Le savoir qui gronde, Marc Blanchet
Très belle idée de Marc Blanchet (p.179) que celle du savoir qui « gronde » autour des œuvres célèbres (ici La Divine Comédie). Et qui, comme tout ce qui gronde, est de nature à éloigner celui qui passe, surtout s’il est innocent. L’œuvre célèbre devient un monument, comme tel elle intimide et rebute. Il faudrait pouvoir l’aborder naïvement, presqu’anonymement. Chacun à notre tour. Quitte à en venir, ensuite, à ce savoir qui ne fait pas que gronder et parfois éclaire !
Abîmes de perception
« Alors que Le Mont analogue continue de s’élever quelque part, avec l’immuabilité des choses que le hasard préserve, je réalise – avec le temps, cet autre bâtisseur – que ma fascination pour les récits de Borges a ravivé d’une autre manière l’enfance et ses abîmes de perception. » (p.181)
Ce cours…
Ce Cours de Pise est un vrai régal, très vivant, souvent très drôle. Ainsi cette merveilleuse anecdote, alors que E. Hocquard et ses élèves réfléchissent sur la déformation des mots : « Paul Morand, dans Londres, raconte que le nom de la station de métro Elephant & Castle provient de la déformation phonétique d’Infante de Castille. Du coup il y a la statue de l’éléphant surmonté d’un château. » (107)
Écrire de la poésie ?
« A un moment ou à un autre de notre vie, nous désirons tous écrire de la poésie pour des raisons qui n’ont rien à voir avec la poésie. »

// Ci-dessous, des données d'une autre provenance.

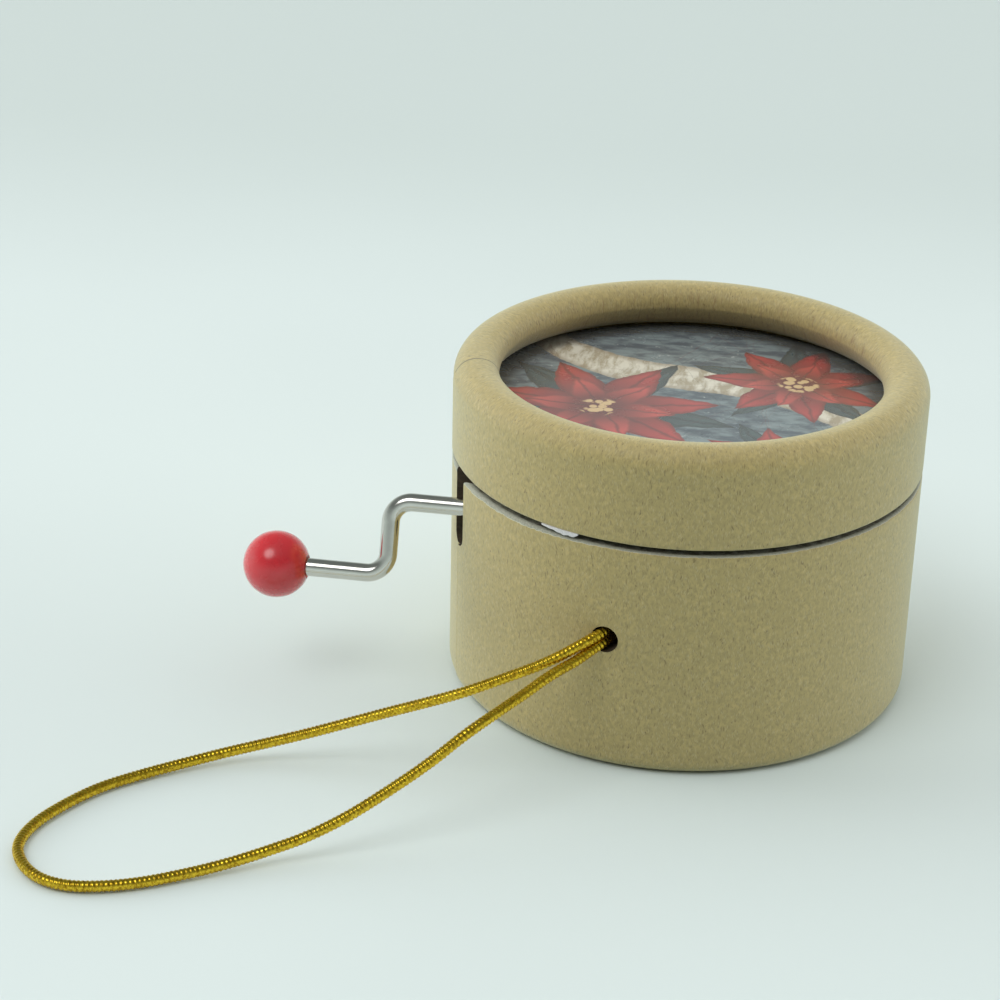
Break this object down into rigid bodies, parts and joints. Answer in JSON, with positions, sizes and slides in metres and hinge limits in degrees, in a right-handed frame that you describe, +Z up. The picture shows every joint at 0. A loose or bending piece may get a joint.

→ remarque éminemment importante ! La poésie ne consiste pas à « s’exprimer », à dire sa souffrance, son déchirement, son ou ses amours. Toute LAUJP (Lettre à un jeune…) devrait s’ouvrir sur cette mise en garde.
De l’ordinateur
Étonnant sous cette plume-là : « Si vous le pouvez, écrivez directement sur votre ordinateur. Il a infiniment plus de souplesse que votre écriture manuelle, tout en possédant les mêmes caractéristiques, contrairement à la machine à écrire de naguère. Il vous permet de voir sur le champ votre pensée avec plus de distance et de clarté. "Que voyez-vous en regardant votre langage ?" Clark Coolidge. » (144)
Et E. Hocquard de faire, il le fait souvent, un petit topo sur ce poète qu’il cite plusieurs fois dans cette page, Clark Coolidge : « Il a écrit de nombreux livres, dont l’extraordinaire Texte du cristal, d’où sont extraites ces citations. Il s’agit d’un poème très dense, de cent cinquante pages, écrit à partir d’un bloc de quartz qu’il avait sur son bureau. »
Et dans cette même page, il rapproche deux citations, l’une de Joe Bousquet : « je te le dis afin de l’apprendre moi-même » et l’autre, de nouveau, de Coolidge : « Ce que je vous dis, c’est de vous que je l’ai appris. »
→ ce serait un de mes rêves mais qui supposerait une magnifique banque de données et surtout que celle-ci soit en partie en mémoire et déjà très organisée et articulée : rapprocher des citations d’auteurs différents sur un même sujet. Parfois les hasards de la lecture le permettent et tout le flotoir fonctionne un peu sur ce principe.
Dans ces pages, E. Hocquard réfléchit sur le destinataire et sur le fait que grâce à ce destinataire « quelque chose qui est en attente peut se mettre en mouvement et circuler ». Il suffit de songer aux lettres que nous écrivons, à ces réponses que nous construisons au sein d’une discussion, d’un échange ou face à une demande précise. Le destinataire nous permet de sortir de nous quelque chose qui était sans doute latent mais inexprimé. Écrire, ce serait cela aussi, mais Hocquard n’aime pas l’idée d’un lecteur général, abstrait.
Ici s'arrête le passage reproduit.